Event Interactive 2011
Format Panel
Organizer Sally Jacobsen Associated Press
Description If texts and IMs have made abbreviations and lack of punctuation commonplace and blogging features casual writing, often by people without formal journalism education, is there a role for formal rules of word usage, punctuation, grammar and the like in new media? The editors of the Associated Press Stylebook think the answer is a resounding yes. Just as AP style has helped give readers of newspapers a consistent and clear experience since the 1950s, we believe consistent style encourages clarity and communicates professionalism online.
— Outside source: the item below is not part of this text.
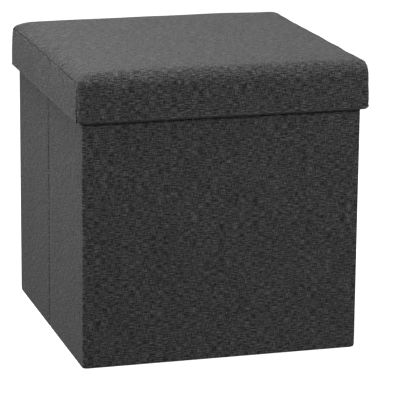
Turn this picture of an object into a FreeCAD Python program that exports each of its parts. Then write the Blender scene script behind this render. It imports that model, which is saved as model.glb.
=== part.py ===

We propose a panel of expert grammarians and writers to discuss the question of whether style still matters – even on blogs, even in tweets. The panel will take questions from the audience, and will accept suggestions for new terms to add to their rules and guidance. Even as blogs, texts and e-mails have turned some people into more casual writers, the AP Stylebook has grown. Customers bought about twice as many books in the first year of the 2010 Stylebook as in the 2009 book’s launch. AP Stylebook is such a newsroom staple that it spawned the parody Twitter account, FakeAPStylebook, which landed its own book deal.
Questions
Answered
  1. Why do we need consistent style anyway?
  2. What role does style play in the online environment?
  3. What are some areas where leading style experts disagree – the New York Times discouraging the use of the word “tweet” while AP Stylebook sanctions it, for example?
  4. How has the AP Stylebook evolved to meet the needs of increasingly tech savvy journalists?
  5. What are some of the most hotly debated tech terms in AP style?